Even more outrageous, the "hundreds of millions of dollars" claim seems
to have been conjured out of thin air. Nowhere in the proposed
legislation was a cost assigned to the provision, nor could it be found
in the Congressional Budget Office report that estimated costs and
savings of the plan. In fact, the CBO estimated in a January 21 report
obtained by ThinkProgress
that the family planning provision would actually save the federal
government $700 million over 10 years-and that’s not even considering
the savings to state governments.

As Cristina Page at Rewire noted (1/30/09), Rep. Henry Waxman’s calls to Boehner’s office about the claim found him "not forthcoming." Extra!’s
repeated inquiries likewise produced nothing to substantiate Boehner’s
claims. His office, it would seem, simply invented the whole thing.

And yet instead of performing the basic journalistic task of
fact-checking an easily falsifiable talking point from a GOP press
release, mainstream reporters gleefully repeated it until the provision
was forced off the table. Days later, a few mentioned the true CBO
numbers (e.g., New York Times, USA Today,
both 1/28/09), but quietly enough not to actually challenge the myth,
unlike the moderate pushback mustered against the similar GOP myth
about Nancy Pelosi’s supposed $30 million earmark for marsh mice (FAIR Blog, 3/2/09).

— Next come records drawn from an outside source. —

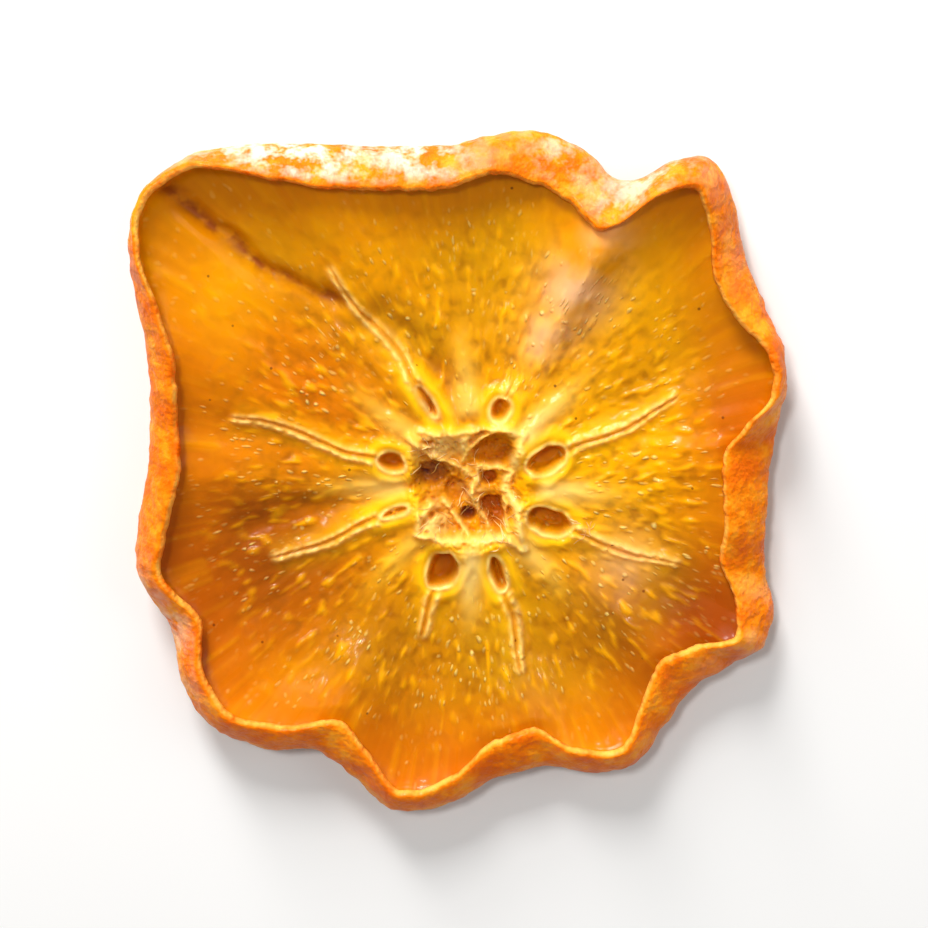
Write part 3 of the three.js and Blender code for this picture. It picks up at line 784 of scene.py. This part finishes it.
# Short dashes along the radius, in three rings so that their width stays alike.
def radialFlecks(tree, place, look):
    apart = addNode(tree, "ShaderNodeSeparateXYZ", links={0: (place, "Object")})
    flat = addNode(tree, "ShaderNodeCombineXYZ", links={0: (apart, 0), 1: (apart, 1)})
    away = addNode(tree, "ShaderNodeVectorMath", {"operation": "LENGTH"}, {0: (flat, 0)})
    heading = addNode(tree, "ShaderNodeVectorMath", {"operation": "NORMALIZE"}, {0: (flat, 0)})
    wander = addNode(tree, "ShaderNodeTexNoise",
                     links={"Vector": (place, "Object"), "Scale": 1000 / look["swayMm"], "Detail": 1.0})
    sway = addNode(tree, "ShaderNodeVectorMath", {"operation": "SCALE"},
                   {0: (wander, 1), "Scale": look["sway"]})
    outward = addNode(tree, "ShaderNodeMath", {"operation": "MULTIPLY"},
                      {0: (away, 1), 1: 1000 / look["fleckLongMm"]})
    lift = addNode(tree, "ShaderNodeCombineXYZ", links={2: (outward, 0)})
    moved = addNode(tree, "ShaderNodeVectorMath", {"operation": "ADD"}, {0: (lift, 0), 1: (sway, 0)})
    (middle, _), *outerBands = look["bandsMm"]
    around = middle / look["fleckWideMm"]
    for wider, near in outerBands:
        beyond = addNode(tree, "ShaderNodeMath", {"operation": "GREATER_THAN"}, {0: (away, 1), 1: near * mm})
        around = (addNode(tree, "ShaderNodeMath", {"operation": "MULTIPLY_ADD"},
                          {0: (beyond, 0), 1: (wider - middle) / look["fleckWideMm"], 2: around}), 0)
        middle = wider
    spin = addNode(tree, "ShaderNodeVectorMath", {"operation": "SCALE"}, {0: (heading, 0), "Scale": around})
    polar = addNode(tree, "ShaderNodeVectorMath", {"operation": "ADD"}, {0: (spin, 0), 1: (moved, 0)})
    cells = addNode(tree, "ShaderNodeTexVoronoi", links={"Vector": (polar, 0), "Scale": 1.0})
    dash = addNode(tree, "ShaderNodeMapRange", {"interpolation_type": "SMOOTHSTEP"},
                   {0: (cells, 0), 1: 0.42, 2: 0.1, 3: 0.0, 4: 1.0})
    drawn = addNode(tree, "ShaderNodeSeparateColor", links={0: (cells, 1)})
    kept = addNode(tree, "ShaderNodeMapRange", links={0: (drawn, 0), 1: 0.45, 2: 0.95, 3: 0.0, 4: 1.0})
    dash = addNode(tree, "ShaderNodeMath", {"operation": "MULTIPLY"}, {0: (dash, 0), 1: (kept, 0)})
    return (dash, 0), (away, 1)


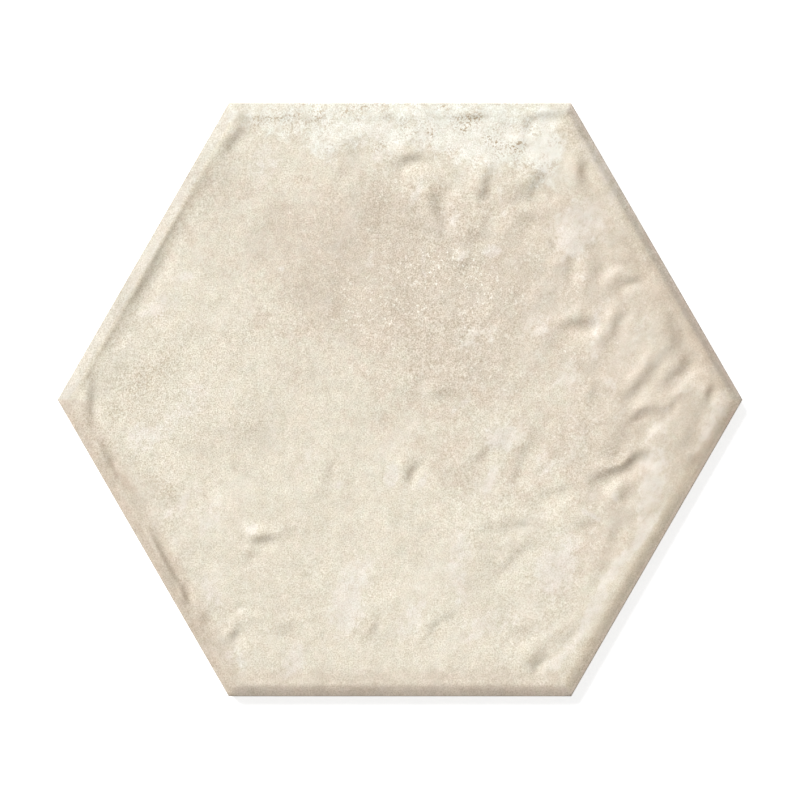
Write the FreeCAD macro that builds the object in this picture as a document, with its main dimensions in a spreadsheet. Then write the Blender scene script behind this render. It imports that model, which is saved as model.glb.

It’s a lesson in the complacency of the Washington press corps;
according to the corporate media’s warped rules of "professionalism"
(see Extra!, 11-12/04),
it’s not journalists’ job to judge a source’s credibility, ferret out
lies or bring up anything that "important people" aren’t already
saying-they’re simply there to report what those important people say.
And since most Democrats were woefully uninformed on the issue and
didn’t push back, journalists didn’t think twice about running with it.

But it’s also a lesson in the respect accorded issues of women’s rights
and health in the corporate, male-dominated media. Few journalists
paused to consider that family planning could actually be a valuable
piece of an economic plan, or the enormous effect it could have on
struggling low-income women across the country; instead, they simply
accepted that the provision was "pork" (e.g., CNN, 1/27/09).

As NPR’s Keith Reed argued (2/2/09):

You can debate, for example, the merits of
family planning and whether or not that’s a good thing or something
that the federal government should be participating in. But I think no
matter what side of the aisle you’re on, how much does that really have
to do with the economy?


A whole lot, actually. As economist Nancy Folbre pointed out on the New York Times Economix blog (2/5/09),
family planning spending would generate roughly as many jobs as other
health spending, and long-term savings-as the CBO also noted-are high.
Folbre also emphasized that family planning increases women’s "access
to higher education and better-paying jobs," and pointed to the
economic disparities involved: Women in the income bracket that would
have been aided by the provision are more than three times as likely to
experience unplanned births than their wealthier counterparts-and thus
more likely to experience the associated financial burdens.
In a rare voice in support of including the family planning program in the package, Boston Globe
columnist Ellen Goodman wrote (1/30/09): "Women’s health was reframed
as pork and dumped as if it were no more fundamental to family life
than the proposal to refurbish the National Mall. All this in an
elusive quest for bipartisan support."

And it couldn’t have happened without the corporate media.